(Short task)
Find every line with the word "that" and report how many there are, without any other text.

(Collected material)
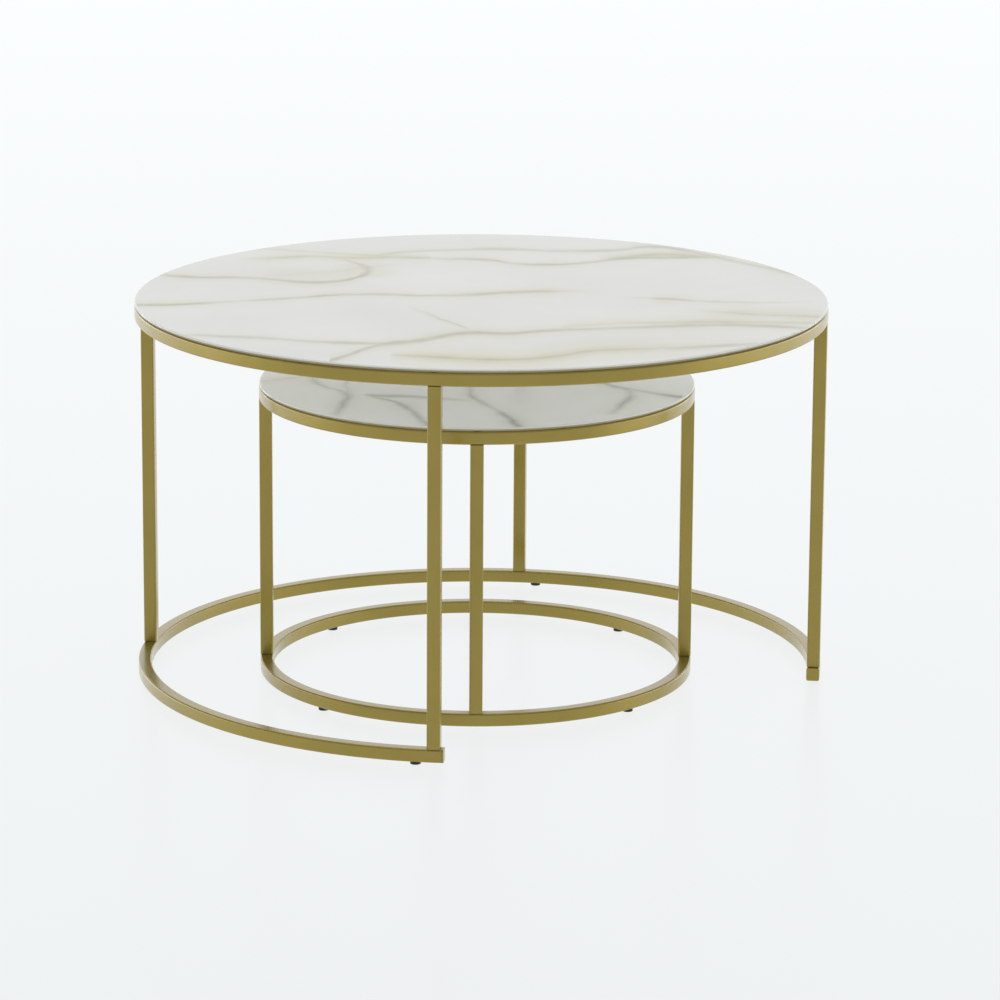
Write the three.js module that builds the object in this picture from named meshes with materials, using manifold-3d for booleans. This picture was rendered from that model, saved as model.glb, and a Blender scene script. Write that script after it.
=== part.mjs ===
// Two round nesting tables: square steel tube frames with marble-effect glass tops.
// The small table stands inside the large one and pulls out through the gap in its base ring.
// Millimetres, +Z up. The origin is on the floor, under the centre of the large top.
// The open side of the large table's base faces -Y.

import * as THREE from 'three';
import { mergeVertices } from 'three/addons/utils/BufferGeometryUtils.js';
import Module from 'manifold-3d';

// Driving dimensions of the large table.
const LARGE_DIAMETER = 800;
const LARGE_HEIGHT = 445;
const LARGE_LEG_TURN = 45; // degrees from -Y to the first leg
const BASE_GAP_ANGLE = 90; // degrees between the two legs beside the open side of the base

// Driving dimensions of the small table, and where it stands when it is nested.
const SMALL_DIAMETER = 505;
const SMALL_HEIGHT = 348;
const SMALL_LEG_TURN = 52.4;
const SMALL_CENTRE_X = -6;

// Square steel tube, used for the rings and the legs.
const TUBE = 15;
const TUBE_WALL = 1.2;
const HALF_TUBE = TUBE / 2;
const TUBE_HOLLOW = TUBE - 2 * TUBE_WALL;

// Glass tops, on clear silicone dots.
const GLASS_THICKNESS = 4;
const GLASS_EDGE_CHAMFER = 0.8;
const PAD_DIAMETER = 10;
const PAD_THICKNESS = 0.5;
const PADS_PER_TABLE = 8;

// Push-in plastic glides under the base rings.
const GLIDE_HEIGHT = 3.5;
const GLIDE_DIAMETER = 12;
const GLIDE_EDGE = 0.8;
const GLIDE_STEM_DIAMETER = 5;
const GLIDE_STEM_LENGTH = 6;
const LARGE_GLIDE_OFFSET = 3; // degrees from the leg to its glide, away from the open side

// M6 button-head bolts, which join each leg to both rings from inside the ring tubes.
const BOLT_DIAMETER = 6;
const BOLT_LENGTH = 14;
const BOLT_HEAD_DIAMETER = 10.5;
const BOLT_HEAD_HEIGHT = 3.3;
const BOLT_SOCKET_WIDTH = 4;
const BOLT_SOCKET_DEPTH = 2;
const BOLT_ACCESS_DIAMETER = 12;
const LEG_PLUG_LENGTH = 15; // solid threaded block welded into each end of a leg

// Ends of the large base ring's tube, and the caps that close them.
const TUBE_END_PAST_LEG = 2;
const CAP_THICKNESS = 1.5;
const CAP_PLUG_LENGTH = 4; // stops short of the bolt head inside the tube
const CAP_PLUG_PLAY = 1; // difference between the tube's hollow and the cap's plug

const CLEARANCE = 0.3; // gap left between a piece and the hole that it goes into

// How finely the round shapes are divided.
const RING_SIDES = 72;
const SMALL_SIDES = 12; // bolts, glides, pads and their holes

const RIM_HEIGHT = TUBE + PAD_THICKNESS + GLASS_THICKNESS;
const BASE_BOTTOM = GLIDE_HEIGHT;
const BASE_TOP = BASE_BOTTOM + TUBE;
const TUBE_END = HALF_TUBE + TUBE_END_PAST_LEG; // from the leg's centre line

const GOLD_STEEL = { color: 0x8f8046, roughness: 0.38, metalness: 0.9 };
const MARBLE_GLASS = { color: 0xe4e4df, roughness: 0.08, metalness: 0 };
const CLEAR_SILICONE = { color: 0xd9dcd8, roughness: 0.5, metalness: 0 };
const BLACK_PLASTIC = { color: 0x1d1d1c, roughness: 0.6, metalness: 0 };
const ZINC_STEEL = { color: 0x9a9c9e, roughness: 0.35, metalness: 1 };

const LEG_PLACES = ['front_right', 'rear_right', 'rear_left', 'front_left'];

const wasm = await Module();
wasm.setup();

// Booleans.

function toSolid(geometry) {
  const points = geometry.clone();
  points.deleteAttribute('normal');
  points.deleteAttribute('uv');
  const merged = mergeVertices(points, 1e-4);
  return new wasm.Manifold(new wasm.Mesh({
    numProp: 3,
    vertProperties: new Float32Array(merged.attributes.position.array),
    triVerts: new Uint32Array(merged.index.array),
  }));
}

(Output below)
3